■ Source data
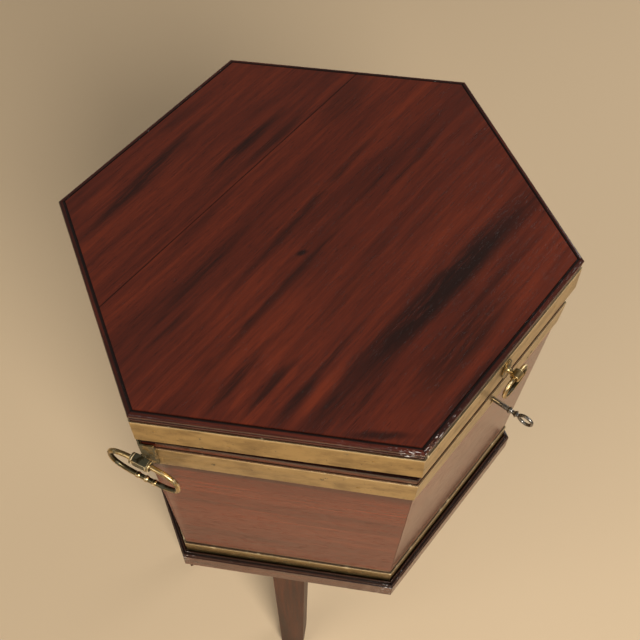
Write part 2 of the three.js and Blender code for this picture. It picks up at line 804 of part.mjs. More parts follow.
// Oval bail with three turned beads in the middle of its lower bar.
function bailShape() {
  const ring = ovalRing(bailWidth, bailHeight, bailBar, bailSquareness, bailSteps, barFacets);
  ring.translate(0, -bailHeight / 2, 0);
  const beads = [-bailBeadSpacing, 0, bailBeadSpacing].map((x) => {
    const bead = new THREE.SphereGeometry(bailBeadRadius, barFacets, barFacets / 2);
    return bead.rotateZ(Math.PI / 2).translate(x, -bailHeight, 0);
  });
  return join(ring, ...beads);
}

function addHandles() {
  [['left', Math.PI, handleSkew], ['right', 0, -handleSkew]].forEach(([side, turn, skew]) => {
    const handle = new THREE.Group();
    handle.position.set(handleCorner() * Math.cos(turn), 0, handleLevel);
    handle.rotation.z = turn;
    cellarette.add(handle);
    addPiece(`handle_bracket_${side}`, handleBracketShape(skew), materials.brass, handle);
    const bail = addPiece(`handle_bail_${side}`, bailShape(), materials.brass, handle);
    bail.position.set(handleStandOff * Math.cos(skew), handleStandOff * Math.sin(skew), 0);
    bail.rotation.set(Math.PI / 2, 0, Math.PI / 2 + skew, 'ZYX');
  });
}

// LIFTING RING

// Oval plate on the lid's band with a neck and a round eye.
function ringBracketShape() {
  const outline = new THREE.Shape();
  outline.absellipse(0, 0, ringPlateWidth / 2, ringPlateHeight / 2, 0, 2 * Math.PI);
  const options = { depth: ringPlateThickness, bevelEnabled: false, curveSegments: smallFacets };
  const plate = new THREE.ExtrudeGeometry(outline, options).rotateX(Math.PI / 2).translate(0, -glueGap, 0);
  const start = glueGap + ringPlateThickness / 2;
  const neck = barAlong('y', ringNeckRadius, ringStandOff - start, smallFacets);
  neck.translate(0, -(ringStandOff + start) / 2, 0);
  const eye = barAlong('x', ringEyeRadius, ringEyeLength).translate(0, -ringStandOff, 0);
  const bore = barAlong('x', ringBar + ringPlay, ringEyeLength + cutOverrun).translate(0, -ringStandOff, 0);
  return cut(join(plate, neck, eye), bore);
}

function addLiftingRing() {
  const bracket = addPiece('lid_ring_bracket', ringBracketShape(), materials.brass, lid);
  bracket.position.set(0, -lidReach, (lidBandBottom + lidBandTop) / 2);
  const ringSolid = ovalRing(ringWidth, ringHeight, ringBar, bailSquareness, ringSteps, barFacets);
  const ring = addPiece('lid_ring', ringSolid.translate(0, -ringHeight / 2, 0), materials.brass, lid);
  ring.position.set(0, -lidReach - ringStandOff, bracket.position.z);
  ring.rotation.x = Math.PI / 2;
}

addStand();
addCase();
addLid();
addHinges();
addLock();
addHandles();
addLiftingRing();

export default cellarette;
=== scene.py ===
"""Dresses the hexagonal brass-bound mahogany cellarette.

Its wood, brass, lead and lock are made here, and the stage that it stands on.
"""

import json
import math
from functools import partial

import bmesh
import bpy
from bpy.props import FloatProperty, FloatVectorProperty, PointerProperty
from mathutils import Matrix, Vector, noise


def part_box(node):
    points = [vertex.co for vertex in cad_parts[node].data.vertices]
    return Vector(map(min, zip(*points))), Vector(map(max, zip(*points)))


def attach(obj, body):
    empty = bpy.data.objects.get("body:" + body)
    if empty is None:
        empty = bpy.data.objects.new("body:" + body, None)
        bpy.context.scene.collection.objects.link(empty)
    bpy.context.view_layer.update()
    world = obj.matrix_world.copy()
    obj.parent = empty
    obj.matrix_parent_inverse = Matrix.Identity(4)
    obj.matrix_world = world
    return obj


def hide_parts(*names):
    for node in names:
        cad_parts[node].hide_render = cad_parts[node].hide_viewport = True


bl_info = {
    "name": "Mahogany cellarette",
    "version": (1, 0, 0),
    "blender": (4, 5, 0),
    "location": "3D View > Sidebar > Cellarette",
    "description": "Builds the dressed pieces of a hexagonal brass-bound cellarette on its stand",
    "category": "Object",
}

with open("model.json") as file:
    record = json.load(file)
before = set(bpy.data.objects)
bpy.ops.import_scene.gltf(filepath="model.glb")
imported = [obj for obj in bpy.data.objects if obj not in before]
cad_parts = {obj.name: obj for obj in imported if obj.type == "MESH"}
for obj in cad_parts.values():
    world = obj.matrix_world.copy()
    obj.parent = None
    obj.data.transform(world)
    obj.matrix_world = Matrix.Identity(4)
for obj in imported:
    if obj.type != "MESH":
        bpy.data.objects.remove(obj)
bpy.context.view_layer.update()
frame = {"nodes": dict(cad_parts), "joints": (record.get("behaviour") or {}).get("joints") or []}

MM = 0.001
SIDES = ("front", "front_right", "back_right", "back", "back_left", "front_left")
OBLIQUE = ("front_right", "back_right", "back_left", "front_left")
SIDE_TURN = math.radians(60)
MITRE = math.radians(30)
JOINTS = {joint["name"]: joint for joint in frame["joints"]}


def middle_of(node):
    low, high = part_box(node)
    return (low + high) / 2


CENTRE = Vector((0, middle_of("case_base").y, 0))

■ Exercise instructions
Quote only the lines running from the line that holds "addStand();" to the line that holds "in imported if", both ends included.

■ Answer for this exercise
addStand();
addCase();
addLid();
addHinges();
addLock();
addHandles();
addLiftingRing();

export default cellarette;
=== scene.py ===
"""Dresses the hexagonal brass-bound mahogany cellarette.

Its wood, brass, lead and lock are made here, and the stage that it stands on.
"""

import json
import math
from functools import partial

import bmesh
import bpy
from bpy.props import FloatProperty, FloatVectorProperty, PointerProperty
from mathutils import Matrix, Vector, noise


def part_box(node):
    points = [vertex.co for vertex in cad_parts[node].data.vertices]
    return Vector(map(min, zip(*points))), Vector(map(max, zip(*points)))


def attach(obj, body):
    empty = bpy.data.objects.get("body:" + body)
    if empty is None:
        empty = bpy.data.objects.new("body:" + body, None)
        bpy.context.scene.collection.objects.link(empty)
    bpy.context.view_layer.update()
    world = obj.matrix_world.copy()
    obj.parent = empty
    obj.matrix_parent_inverse = Matrix.Identity(4)
    obj.matrix_world = world
    return obj


def hide_parts(*names):
    for node in names:
        cad_parts[node].hide_render = cad_parts[node].hide_viewport = True


bl_info = {
    "name": "Mahogany cellarette",
    "version": (1, 0, 0),
    "blender": (4, 5, 0),
    "location": "3D View > Sidebar > Cellarette",
    "description": "Builds the dressed pieces of a hexagonal brass-bound cellarette on its stand",
    "category": "Object",
}

with open("model.json") as file:
    record = json.load(file)
before = set(bpy.data.objects)
bpy.ops.import_scene.gltf(filepath="model.glb")
imported = [obj for obj in bpy.data.objects if obj not in before]
cad_parts = {obj.name: obj for obj in imported if obj.type == "MESH"}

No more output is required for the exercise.